─── Data extract ───

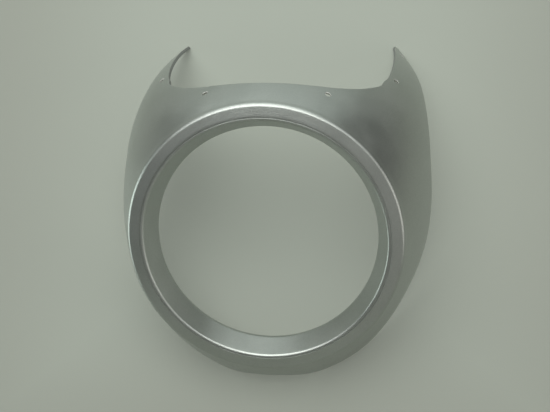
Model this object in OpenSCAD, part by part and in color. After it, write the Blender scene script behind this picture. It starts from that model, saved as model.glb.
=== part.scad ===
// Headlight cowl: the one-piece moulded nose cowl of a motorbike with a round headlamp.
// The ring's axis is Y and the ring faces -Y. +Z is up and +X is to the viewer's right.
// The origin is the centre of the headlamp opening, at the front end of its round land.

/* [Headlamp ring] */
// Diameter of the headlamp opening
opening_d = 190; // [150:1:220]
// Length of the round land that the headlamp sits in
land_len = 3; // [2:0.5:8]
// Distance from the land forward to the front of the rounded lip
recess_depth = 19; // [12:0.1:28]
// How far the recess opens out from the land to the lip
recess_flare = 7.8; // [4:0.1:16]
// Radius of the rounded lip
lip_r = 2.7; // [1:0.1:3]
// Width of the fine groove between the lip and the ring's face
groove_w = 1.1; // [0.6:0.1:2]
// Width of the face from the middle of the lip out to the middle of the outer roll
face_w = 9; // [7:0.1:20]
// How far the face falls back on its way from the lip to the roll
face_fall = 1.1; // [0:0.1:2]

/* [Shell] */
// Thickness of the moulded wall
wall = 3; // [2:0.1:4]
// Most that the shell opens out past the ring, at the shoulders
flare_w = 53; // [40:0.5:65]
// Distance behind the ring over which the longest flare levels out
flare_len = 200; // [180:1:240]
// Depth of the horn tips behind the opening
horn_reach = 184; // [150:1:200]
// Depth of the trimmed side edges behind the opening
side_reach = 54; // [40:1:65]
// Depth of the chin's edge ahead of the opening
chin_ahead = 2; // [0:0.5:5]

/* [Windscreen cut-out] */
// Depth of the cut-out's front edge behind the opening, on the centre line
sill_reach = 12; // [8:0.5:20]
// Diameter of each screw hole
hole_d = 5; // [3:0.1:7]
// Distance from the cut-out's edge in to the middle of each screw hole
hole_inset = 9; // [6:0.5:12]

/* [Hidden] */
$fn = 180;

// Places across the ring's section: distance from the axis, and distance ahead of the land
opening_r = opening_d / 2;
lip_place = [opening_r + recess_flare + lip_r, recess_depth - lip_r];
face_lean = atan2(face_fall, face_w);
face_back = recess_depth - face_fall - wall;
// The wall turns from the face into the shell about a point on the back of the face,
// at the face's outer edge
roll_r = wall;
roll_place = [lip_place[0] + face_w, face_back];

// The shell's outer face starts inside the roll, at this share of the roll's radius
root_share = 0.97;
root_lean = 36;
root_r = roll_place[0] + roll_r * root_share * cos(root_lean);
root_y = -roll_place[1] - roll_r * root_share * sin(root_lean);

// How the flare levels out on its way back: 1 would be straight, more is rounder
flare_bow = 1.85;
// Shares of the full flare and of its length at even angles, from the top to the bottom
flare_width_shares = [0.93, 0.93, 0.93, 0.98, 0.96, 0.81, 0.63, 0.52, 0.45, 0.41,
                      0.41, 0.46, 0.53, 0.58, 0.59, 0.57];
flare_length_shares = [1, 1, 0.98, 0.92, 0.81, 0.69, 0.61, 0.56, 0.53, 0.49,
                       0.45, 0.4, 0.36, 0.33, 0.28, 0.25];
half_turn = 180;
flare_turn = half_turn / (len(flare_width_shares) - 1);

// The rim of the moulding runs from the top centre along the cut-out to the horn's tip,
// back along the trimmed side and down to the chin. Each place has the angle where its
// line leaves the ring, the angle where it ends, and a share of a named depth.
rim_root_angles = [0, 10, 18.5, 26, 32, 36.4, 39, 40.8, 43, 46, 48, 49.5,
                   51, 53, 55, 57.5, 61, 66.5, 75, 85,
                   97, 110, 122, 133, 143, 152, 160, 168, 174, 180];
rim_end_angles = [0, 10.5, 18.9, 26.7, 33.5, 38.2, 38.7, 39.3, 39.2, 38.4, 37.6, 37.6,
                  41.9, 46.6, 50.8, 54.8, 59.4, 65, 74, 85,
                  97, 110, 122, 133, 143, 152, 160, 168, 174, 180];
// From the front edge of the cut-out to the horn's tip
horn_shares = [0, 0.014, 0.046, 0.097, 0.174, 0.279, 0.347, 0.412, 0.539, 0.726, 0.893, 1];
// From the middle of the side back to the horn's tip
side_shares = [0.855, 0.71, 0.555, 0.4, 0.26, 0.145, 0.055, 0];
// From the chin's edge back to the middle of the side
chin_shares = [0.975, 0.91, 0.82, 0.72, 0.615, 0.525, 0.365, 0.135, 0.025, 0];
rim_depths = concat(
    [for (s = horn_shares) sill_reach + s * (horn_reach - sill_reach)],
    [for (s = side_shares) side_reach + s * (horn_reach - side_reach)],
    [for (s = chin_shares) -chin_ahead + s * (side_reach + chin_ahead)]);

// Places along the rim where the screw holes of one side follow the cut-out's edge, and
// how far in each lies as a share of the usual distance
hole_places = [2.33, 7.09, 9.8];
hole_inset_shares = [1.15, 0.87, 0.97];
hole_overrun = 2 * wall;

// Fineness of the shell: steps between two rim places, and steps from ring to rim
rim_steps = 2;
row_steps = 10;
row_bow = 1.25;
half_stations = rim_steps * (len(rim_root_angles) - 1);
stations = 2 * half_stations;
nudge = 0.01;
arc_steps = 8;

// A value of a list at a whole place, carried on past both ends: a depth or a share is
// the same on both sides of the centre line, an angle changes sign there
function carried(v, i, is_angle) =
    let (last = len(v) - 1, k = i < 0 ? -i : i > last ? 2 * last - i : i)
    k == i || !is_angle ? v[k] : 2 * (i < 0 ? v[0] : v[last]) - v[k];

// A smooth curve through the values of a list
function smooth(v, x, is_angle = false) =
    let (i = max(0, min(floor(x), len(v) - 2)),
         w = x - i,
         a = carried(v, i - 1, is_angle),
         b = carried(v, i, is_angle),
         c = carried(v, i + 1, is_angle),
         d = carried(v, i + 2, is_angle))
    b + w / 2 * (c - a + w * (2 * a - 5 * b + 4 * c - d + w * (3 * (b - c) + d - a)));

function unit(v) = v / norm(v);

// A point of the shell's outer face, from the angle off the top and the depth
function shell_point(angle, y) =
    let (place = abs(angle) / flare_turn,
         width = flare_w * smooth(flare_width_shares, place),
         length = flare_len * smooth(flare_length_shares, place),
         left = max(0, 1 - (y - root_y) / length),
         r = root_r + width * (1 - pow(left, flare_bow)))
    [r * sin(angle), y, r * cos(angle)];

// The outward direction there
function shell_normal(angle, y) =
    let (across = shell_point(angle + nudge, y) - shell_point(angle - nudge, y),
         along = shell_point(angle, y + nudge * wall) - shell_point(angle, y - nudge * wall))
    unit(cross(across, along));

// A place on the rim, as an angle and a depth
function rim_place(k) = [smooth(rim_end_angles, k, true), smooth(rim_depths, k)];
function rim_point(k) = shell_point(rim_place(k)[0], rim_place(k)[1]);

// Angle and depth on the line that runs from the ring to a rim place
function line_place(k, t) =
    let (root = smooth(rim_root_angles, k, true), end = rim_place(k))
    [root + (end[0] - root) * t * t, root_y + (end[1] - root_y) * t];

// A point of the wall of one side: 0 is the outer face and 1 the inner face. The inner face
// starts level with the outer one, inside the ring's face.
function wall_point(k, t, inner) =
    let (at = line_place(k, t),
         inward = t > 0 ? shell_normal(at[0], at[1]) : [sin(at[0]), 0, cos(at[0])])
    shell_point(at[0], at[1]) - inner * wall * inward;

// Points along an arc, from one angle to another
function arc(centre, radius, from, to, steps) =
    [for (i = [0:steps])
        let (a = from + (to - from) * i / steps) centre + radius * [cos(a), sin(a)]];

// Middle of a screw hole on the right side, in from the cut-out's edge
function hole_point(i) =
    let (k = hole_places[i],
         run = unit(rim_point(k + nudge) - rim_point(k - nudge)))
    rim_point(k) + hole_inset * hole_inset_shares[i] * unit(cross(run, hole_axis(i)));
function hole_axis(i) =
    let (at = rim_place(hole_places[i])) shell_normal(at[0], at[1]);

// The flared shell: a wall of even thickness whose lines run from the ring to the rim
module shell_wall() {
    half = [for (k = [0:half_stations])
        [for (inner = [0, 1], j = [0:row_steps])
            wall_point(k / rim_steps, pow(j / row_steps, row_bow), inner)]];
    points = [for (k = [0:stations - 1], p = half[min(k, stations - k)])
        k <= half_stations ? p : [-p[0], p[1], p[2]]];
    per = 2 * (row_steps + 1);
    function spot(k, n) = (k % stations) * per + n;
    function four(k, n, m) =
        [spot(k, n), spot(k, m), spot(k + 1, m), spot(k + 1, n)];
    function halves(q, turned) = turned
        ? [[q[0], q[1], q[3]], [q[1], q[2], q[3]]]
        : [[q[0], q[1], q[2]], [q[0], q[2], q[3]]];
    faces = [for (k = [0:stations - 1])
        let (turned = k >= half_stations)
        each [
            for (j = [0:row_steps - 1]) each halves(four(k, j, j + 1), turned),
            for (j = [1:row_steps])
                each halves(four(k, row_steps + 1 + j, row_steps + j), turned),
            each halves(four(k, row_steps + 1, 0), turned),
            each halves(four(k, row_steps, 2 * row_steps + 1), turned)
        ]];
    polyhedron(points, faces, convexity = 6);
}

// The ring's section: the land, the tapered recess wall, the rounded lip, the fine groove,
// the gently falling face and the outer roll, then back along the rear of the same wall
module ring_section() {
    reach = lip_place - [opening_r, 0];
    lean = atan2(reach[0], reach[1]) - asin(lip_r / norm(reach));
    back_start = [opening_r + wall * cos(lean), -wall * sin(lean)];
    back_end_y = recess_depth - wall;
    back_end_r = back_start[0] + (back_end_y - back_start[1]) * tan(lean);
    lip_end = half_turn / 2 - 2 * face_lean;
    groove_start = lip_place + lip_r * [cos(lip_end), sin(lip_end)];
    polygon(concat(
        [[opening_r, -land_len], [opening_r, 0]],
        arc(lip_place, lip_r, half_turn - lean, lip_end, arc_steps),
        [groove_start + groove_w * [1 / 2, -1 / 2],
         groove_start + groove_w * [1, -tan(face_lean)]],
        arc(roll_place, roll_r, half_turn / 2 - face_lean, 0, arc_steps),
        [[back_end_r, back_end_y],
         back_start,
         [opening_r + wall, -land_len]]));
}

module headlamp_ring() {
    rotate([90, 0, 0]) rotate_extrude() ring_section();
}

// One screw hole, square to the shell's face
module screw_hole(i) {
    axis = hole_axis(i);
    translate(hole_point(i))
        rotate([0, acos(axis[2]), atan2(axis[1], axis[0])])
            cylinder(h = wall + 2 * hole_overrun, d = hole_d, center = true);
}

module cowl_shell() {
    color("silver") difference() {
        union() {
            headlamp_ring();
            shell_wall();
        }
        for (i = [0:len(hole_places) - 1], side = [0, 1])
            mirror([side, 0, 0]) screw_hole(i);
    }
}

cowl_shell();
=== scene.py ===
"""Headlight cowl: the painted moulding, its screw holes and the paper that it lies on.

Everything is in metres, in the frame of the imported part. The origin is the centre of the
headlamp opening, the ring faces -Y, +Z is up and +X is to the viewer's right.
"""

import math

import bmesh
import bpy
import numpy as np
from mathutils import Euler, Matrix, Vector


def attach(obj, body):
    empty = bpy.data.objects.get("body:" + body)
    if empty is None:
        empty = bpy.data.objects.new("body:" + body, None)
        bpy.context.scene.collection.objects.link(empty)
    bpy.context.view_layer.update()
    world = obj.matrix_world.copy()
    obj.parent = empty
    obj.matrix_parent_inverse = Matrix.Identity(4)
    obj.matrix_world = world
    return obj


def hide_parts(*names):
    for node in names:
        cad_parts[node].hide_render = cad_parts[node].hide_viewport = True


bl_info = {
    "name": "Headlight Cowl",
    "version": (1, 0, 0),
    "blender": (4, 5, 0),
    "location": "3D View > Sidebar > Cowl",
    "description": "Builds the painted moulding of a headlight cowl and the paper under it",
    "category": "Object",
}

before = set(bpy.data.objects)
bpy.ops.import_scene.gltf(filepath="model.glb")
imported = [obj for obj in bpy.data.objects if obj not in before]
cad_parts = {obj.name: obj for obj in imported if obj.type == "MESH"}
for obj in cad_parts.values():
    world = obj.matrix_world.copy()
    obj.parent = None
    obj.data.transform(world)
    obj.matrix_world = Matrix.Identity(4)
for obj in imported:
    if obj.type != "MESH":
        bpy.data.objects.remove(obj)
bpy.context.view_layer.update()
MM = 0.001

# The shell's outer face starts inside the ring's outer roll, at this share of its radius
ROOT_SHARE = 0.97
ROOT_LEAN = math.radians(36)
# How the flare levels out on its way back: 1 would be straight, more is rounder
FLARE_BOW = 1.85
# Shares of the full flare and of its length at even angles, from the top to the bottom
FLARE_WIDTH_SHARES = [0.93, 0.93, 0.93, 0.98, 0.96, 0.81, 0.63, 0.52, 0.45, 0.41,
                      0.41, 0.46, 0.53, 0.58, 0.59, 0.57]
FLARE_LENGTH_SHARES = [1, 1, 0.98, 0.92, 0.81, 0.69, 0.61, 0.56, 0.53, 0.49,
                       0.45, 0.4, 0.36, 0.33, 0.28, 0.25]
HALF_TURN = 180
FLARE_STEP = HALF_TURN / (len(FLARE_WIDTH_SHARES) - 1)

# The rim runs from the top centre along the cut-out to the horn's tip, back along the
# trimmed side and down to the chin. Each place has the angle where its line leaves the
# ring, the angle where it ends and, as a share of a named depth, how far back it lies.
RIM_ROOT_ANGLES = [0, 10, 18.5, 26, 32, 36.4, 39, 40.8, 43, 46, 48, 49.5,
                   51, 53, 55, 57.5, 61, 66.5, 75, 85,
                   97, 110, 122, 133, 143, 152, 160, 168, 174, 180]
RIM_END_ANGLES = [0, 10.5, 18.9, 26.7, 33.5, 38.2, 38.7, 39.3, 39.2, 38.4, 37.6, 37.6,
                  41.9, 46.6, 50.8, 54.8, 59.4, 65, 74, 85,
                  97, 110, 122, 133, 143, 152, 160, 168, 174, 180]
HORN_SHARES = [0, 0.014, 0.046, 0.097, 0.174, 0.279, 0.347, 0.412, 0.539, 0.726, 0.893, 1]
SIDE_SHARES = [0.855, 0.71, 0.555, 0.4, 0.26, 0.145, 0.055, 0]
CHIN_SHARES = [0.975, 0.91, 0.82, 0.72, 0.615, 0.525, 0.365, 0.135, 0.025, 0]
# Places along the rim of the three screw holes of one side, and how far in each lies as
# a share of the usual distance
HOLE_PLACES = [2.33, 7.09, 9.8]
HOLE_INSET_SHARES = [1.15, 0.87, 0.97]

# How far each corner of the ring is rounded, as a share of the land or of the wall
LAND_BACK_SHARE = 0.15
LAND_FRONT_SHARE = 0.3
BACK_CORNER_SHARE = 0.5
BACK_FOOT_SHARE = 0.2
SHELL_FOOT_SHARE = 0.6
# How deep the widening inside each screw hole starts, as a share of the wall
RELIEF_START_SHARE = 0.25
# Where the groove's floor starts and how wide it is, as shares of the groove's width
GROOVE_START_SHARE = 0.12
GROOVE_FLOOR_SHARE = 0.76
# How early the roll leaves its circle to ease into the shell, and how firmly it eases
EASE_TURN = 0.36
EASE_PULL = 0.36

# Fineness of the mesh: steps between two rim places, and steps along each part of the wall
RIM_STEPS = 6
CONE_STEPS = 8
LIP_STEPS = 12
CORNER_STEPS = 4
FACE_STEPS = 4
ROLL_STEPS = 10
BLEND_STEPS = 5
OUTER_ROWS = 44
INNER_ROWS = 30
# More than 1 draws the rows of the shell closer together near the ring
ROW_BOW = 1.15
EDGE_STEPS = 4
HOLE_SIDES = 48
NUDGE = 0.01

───

Task details:
Take the lines from the line with "the shell's face" through the line with "cad_parts[node].hide_render = cad_parts[node].hide_viewport", both ends included, and give them again exactly, with nothing else.

Final answer:
// One screw hole, square to the shell's face
module screw_hole(i) {
    axis = hole_axis(i);
    translate(hole_point(i))
        rotate([0, acos(axis[2]), atan2(axis[1], axis[0])])
            cylinder(h = wall + 2 * hole_overrun, d = hole_d, center = true);
}

module cowl_shell() {
    color("silver") difference() {
        union() {
            headlamp_ring();
            shell_wall();
        }
        for (i = [0:len(hole_places) - 1], side = [0, 1])
            mirror([side, 0, 0]) screw_hole(i);
    }
}

cowl_shell();
=== scene.py ===
"""Headlight cowl: the painted moulding, its screw holes and the paper that it lies on.

Everything is in metres, in the frame of the imported part. The origin is the centre of the
headlamp opening, the ring faces -Y, +Z is up and +X is to the viewer's right.
"""

import math

import bmesh
import bpy
import numpy as np
from mathutils import Euler, Matrix, Vector


def attach(obj, body):
    empty = bpy.data.objects.get("body:" + body)
    if empty is None:
        empty = bpy.data.objects.new("body:" + body, None)
        bpy.context.scene.collection.objects.link(empty)
    bpy.context.view_layer.update()
    world = obj.matrix_world.copy()
    obj.parent = empty
    obj.matrix_parent_inverse = Matrix.Identity(4)
    obj.matrix_world = world
    return obj


def hide_parts(*names):
    for node in names:
        cad_parts[node].hide_render = cad_parts[node].hide_viewport = True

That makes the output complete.